Once again, we should be able to notice that the remaining loop is performing the same job as Array.prototype.some
. We can clean that up to leave:
const commonPrefix = (strings) => {
const first = strings [0] .split ('')
const rest = strings .slice (1)
const index = first .findIndex ((c, i) => rest .some (s => s .at (i) !== c))
return first .slice (0, index) .join ('')
}
We're now approaching what I think of as a simple function. But we can notice that index
is defined in one line and used only once, in the very next line, so if we choose, we can simply fold it in, and remove the local variable. Similarly, the parameter strings
is only used to define first
and rest
; we can achieve the same with parameter destructuring, and skip these definitions. At this point, we get back to my initial version:
const commonPrefix = ([first, ...rest]) =>
first .slice (0, [... first] .findIndex ((c, i) => rest .some (s => s .at (i) !== c)))

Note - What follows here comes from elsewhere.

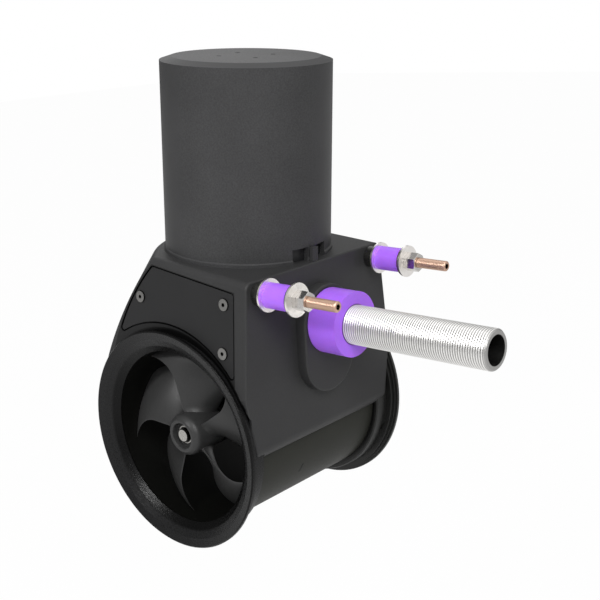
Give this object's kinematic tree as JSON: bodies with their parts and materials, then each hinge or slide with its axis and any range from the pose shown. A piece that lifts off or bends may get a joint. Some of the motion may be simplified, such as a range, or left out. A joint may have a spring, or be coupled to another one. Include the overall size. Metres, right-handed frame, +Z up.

Note that this version doesn't use first .split ('')
, but instead [... first]
. Either will work; and either seems equally simple. This code uses s .at (i)
instead of s [i]
, since an earlier verion had a parallel commonSuffix
where the at
was much easier to use. But we could change that; either choice seems fine.
In all, this code is much simpler than the longest version. It's not the length itself which is important. But a common side-effect of simpler code is shorter code.
Update 3: White-space style
A comment found that my white-space styling detracts from readability. Just for comparison, here's the same code in a more traditional formatting:
const reverse = (s) => [...s].reverse().join('')
const commonPrefix = ([first, ...rest]) =>
first.slice(0, [... first].findIndex((c, i) => rest.some(s => s.at(i) !== c)))
const commonSuffix = (ss) =>
reverse(commonPrefix(ss.map(reverse)))
const extractWildcard = (str) =>
commonPrefix(str) + '*' + commonSuffix(str)
console.log(extractWildcard([
'apple pie is not very good',
'apple pie is not so good',
'apple pie is too good'
])) //=> 'apple pie is * good'
I find that over-dense, but I know many others prefer it.